In this he was not alone. A number of the witnesses to Wendy’s performance that night found that they lost much of their appreciation of music for some time afterwards. The various kinds of music that had gladdened them, had filled the gaps in their lives with a little bit of enjoyment, were spoiled for them for a while. The music they would hear would rouse little in them save vague feelings of disappointment. Recorded songs and those rendered by pub and club bands would sound thin, washed out, pointless little things, compared with what they had heard in the Port Sally Recreation Centre, the finale to the children’s concert.

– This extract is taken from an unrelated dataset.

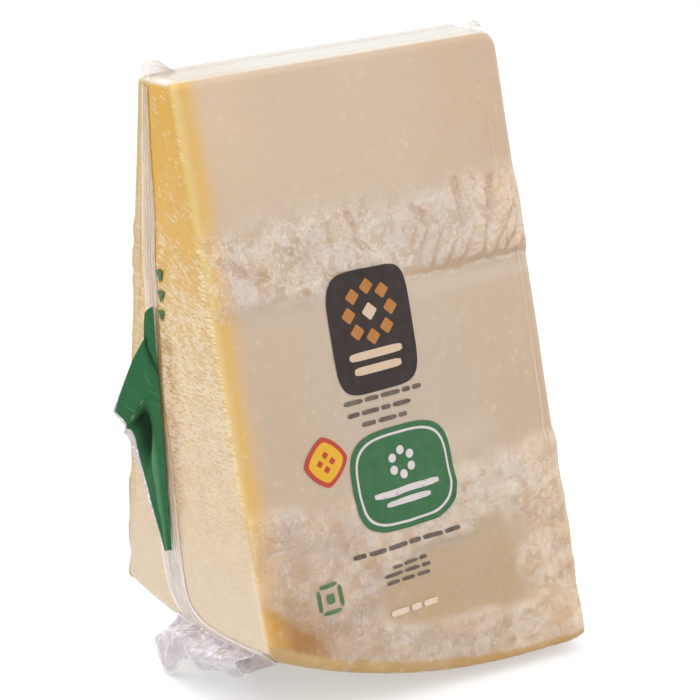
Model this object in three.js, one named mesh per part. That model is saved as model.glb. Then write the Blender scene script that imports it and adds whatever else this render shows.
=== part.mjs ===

It was strange, they agreed when they spoke together. That had hardly been music at all, with no polish or finesse whatsoever. It was childish, inexpert, defective on too many counts to recount. All that could be said for it, really, was that its performer had given it all she had. She had certainly done that, they told each other.

Yet there must be something more. Some previously unmet thing its hearers craved more of, now that they were aware of its existence. It had contained a surfeit of something totally lacking in diligently well made, everyday music, the kind they were used to. It had made music made by practised musicians assisted by teams of technicians sound like some kind of same-old, half-hearted nursery rhymes. Or timid little bits of studiously inoffensive elevator music…
 
Sun-SSS said:
What I presented is, of course, is not really a story at all. It has no beginning, no end. It comes in the middle of a longer narrative.

Well, I don't think that it's totally important to have a beginning, middle, and an ending. Depends on what you want to achieve :)

Thanks, it was good to read the rest of it! Good stuff, I liked it a lot. Hope you post more of your work!